▶ [Dataset extract]:
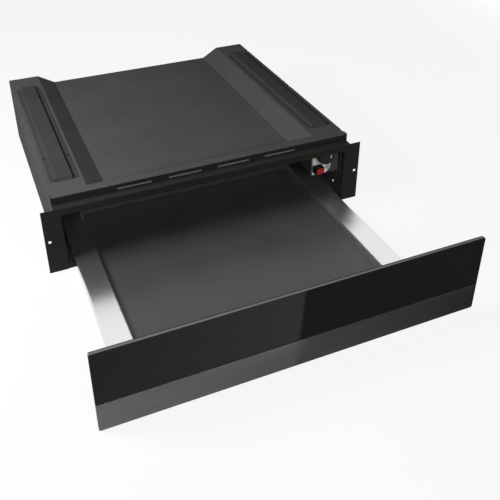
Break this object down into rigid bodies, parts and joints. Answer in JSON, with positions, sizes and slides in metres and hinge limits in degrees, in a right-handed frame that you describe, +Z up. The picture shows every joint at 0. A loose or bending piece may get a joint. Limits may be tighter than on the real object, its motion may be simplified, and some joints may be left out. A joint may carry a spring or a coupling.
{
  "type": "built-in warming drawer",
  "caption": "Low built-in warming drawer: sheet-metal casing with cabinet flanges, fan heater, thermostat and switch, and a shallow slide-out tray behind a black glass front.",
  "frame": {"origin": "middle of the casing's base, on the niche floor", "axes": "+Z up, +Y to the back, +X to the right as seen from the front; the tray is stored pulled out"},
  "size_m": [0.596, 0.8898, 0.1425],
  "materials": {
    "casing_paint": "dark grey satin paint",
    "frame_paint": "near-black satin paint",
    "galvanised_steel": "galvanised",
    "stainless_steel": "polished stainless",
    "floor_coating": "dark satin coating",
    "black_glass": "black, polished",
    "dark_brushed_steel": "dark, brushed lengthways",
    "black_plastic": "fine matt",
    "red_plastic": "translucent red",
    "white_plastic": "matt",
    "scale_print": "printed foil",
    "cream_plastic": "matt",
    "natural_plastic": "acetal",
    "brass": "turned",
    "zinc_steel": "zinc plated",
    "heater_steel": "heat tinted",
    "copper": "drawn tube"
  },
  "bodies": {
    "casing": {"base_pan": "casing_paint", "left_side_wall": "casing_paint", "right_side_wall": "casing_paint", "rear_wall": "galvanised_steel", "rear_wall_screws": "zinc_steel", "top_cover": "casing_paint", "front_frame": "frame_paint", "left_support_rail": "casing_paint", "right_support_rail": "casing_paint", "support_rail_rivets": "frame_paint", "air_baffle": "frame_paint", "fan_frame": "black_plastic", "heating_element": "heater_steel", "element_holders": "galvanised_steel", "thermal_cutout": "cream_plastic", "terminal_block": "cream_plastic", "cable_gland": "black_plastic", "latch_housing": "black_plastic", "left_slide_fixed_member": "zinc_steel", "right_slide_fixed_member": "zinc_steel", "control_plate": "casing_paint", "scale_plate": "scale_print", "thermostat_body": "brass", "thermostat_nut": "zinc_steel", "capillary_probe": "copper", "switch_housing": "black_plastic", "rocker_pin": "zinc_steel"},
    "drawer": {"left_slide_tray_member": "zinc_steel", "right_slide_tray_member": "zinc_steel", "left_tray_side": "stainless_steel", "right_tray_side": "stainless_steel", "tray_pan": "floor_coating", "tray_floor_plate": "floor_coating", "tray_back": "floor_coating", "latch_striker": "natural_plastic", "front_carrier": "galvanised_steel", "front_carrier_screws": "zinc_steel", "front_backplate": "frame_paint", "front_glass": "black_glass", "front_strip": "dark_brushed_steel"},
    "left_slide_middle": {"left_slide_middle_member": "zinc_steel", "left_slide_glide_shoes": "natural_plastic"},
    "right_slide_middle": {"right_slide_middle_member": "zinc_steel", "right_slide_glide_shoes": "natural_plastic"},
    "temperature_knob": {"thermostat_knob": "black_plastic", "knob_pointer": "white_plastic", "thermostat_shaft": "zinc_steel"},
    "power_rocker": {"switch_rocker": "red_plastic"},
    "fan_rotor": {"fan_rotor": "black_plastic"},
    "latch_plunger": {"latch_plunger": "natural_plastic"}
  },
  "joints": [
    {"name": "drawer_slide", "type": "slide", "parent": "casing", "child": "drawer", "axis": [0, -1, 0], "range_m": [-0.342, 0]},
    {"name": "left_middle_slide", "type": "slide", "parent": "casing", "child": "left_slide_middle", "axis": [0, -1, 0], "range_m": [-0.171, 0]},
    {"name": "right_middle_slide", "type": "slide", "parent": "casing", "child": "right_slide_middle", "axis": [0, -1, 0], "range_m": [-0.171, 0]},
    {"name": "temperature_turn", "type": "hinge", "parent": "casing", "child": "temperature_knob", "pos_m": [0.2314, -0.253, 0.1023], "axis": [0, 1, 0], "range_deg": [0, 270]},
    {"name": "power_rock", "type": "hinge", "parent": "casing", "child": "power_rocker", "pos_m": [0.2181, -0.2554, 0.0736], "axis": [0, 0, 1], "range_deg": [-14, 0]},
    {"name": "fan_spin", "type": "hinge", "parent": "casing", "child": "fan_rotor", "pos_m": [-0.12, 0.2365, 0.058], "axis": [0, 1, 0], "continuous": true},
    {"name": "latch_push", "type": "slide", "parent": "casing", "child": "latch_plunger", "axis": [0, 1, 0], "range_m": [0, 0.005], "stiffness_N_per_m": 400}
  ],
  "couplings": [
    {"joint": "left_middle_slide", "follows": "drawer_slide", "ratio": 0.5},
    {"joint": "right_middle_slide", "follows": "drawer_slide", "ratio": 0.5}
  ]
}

▶ [Problem requirements]:
Return what is listed above, exactly and completely.

▶ [The reply]:
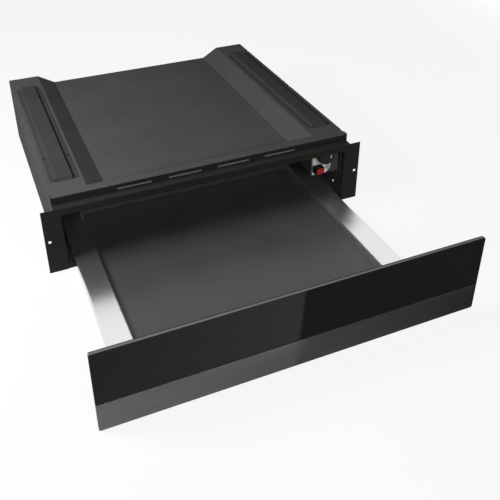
Break this object down into rigid bodies, parts and joints. Answer in JSON, with positions, sizes and slides in metres and hinge limits in degrees, in a right-handed frame that you describe, +Z up. The picture shows every joint at 0. A loose or bending piece may get a joint. Limits may be tighter than on the real object, its motion may be simplified, and some joints may be left out. A joint may carry a spring or a coupling.
{
  "type": "built-in warming drawer",
  "caption": "Low built-in warming drawer: sheet-metal casing with cabinet flanges, fan heater, thermostat and switch, and a shallow slide-out tray behind a black glass front.",
  "frame": {"origin": "middle of the casing's base, on the niche floor", "axes": "+Z up, +Y to the back, +X to the right as seen from the front; the tray is stored pulled out"},
  "size_m": [0.596, 0.8898, 0.1425],
  "materials": {
    "casing_paint": "dark grey satin paint",
    "frame_paint": "near-black satin paint",
    "galvanised_steel": "galvanised",
    "stainless_steel": "polished stainless",
    "floor_coating": "dark satin coating",
    "black_glass": "black, polished",
    "dark_brushed_steel": "dark, brushed lengthways",
    "black_plastic": "fine matt",
    "red_plastic": "translucent red",
    "white_plastic": "matt",
    "scale_print": "printed foil",
    "cream_plastic": "matt",
    "natural_plastic": "acetal",
    "brass": "turned",
    "zinc_steel": "zinc plated",
    "heater_steel": "heat tinted",
    "copper": "drawn tube"
  },
  "bodies": {
    "casing": {"base_pan": "casing_paint", "left_side_wall": "casing_paint", "right_side_wall": "casing_paint", "rear_wall": "galvanised_steel", "rear_wall_screws": "zinc_steel", "top_cover": "casing_paint", "front_frame": "frame_paint", "left_support_rail": "casing_paint", "right_support_rail": "casing_paint", "support_rail_rivets": "frame_paint", "air_baffle": "frame_paint", "fan_frame": "black_plastic", "heating_element": "heater_steel", "element_holders": "galvanised_steel", "thermal_cutout": "cream_plastic", "terminal_block": "cream_plastic", "cable_gland": "black_plastic", "latch_housing": "black_plastic", "left_slide_fixed_member": "zinc_steel", "right_slide_fixed_member": "zinc_steel", "control_plate": "casing_paint", "scale_plate": "scale_print", "thermostat_body": "brass", "thermostat_nut": "zinc_steel", "capillary_probe": "copper", "switch_housing": "black_plastic", "rocker_pin": "zinc_steel"},
    "drawer": {"left_slide_tray_member": "zinc_steel", "right_slide_tray_member": "zinc_steel", "left_tray_side": "stainless_steel", "right_tray_side": "stainless_steel", "tray_pan": "floor_coating", "tray_floor_plate": "floor_coating", "tray_back": "floor_coating", "latch_striker": "natural_plastic", "front_carrier": "galvanised_steel", "front_carrier_screws": "zinc_steel", "front_backplate": "frame_paint", "front_glass": "black_glass", "front_strip": "dark_brushed_steel"},
    "left_slide_middle": {"left_slide_middle_member": "zinc_steel", "left_slide_glide_shoes": "natural_plastic"},
    "right_slide_middle": {"right_slide_middle_member": "zinc_steel", "right_slide_glide_shoes": "natural_plastic"},
    "temperature_knob": {"thermostat_knob": "black_plastic", "knob_pointer": "white_plastic", "thermostat_shaft": "zinc_steel"},
    "power_rocker": {"switch_rocker": "red_plastic"},
    "fan_rotor": {"fan_rotor": "black_plastic"},
    "latch_plunger": {"latch_plunger": "natural_plastic"}
  },
  "joints": [
    {"name": "drawer_slide", "type": "slide", "parent": "casing", "child": "drawer", "axis": [0, -1, 0], "range_m": [-0.342, 0]},
    {"name": "left_middle_slide", "type": "slide", "parent": "casing", "child": "left_slide_middle", "axis": [0, -1, 0], "range_m": [-0.171, 0]},
    {"name": "right_middle_slide", "type": "slide", "parent": "casing", "child": "right_slide_middle", "axis": [0, -1, 0], "range_m": [-0.171, 0]},
    {"name": "temperature_turn", "type": "hinge", "parent": "casing", "child": "temperature_knob", "pos_m": [0.2314, -0.253, 0.1023], "axis": [0, 1, 0], "range_deg": [0, 270]},
    {"name": "power_rock", "type": "hinge", "parent": "casing", "child": "power_rocker", "pos_m": [0.2181, -0.2554, 0.0736], "axis": [0, 0, 1], "range_deg": [-14, 0]},
    {"name": "fan_spin", "type": "hinge", "parent": "casing", "child": "fan_rotor", "pos_m": [-0.12, 0.2365, 0.058], "axis": [0, 1, 0], "continuous": true},
    {"name": "latch_push", "type": "slide", "parent": "casing", "child": "latch_plunger", "axis": [0, 1, 0], "range_m": [0, 0.005], "stiffness_N_per_m": 400}
  ],
  "couplings": [
    {"joint": "left_middle_slide", "follows": "drawer_slide", "ratio": 0.5},
    {"joint": "right_middle_slide", "follows": "drawer_slide", "ratio": 0.5}
  ]
}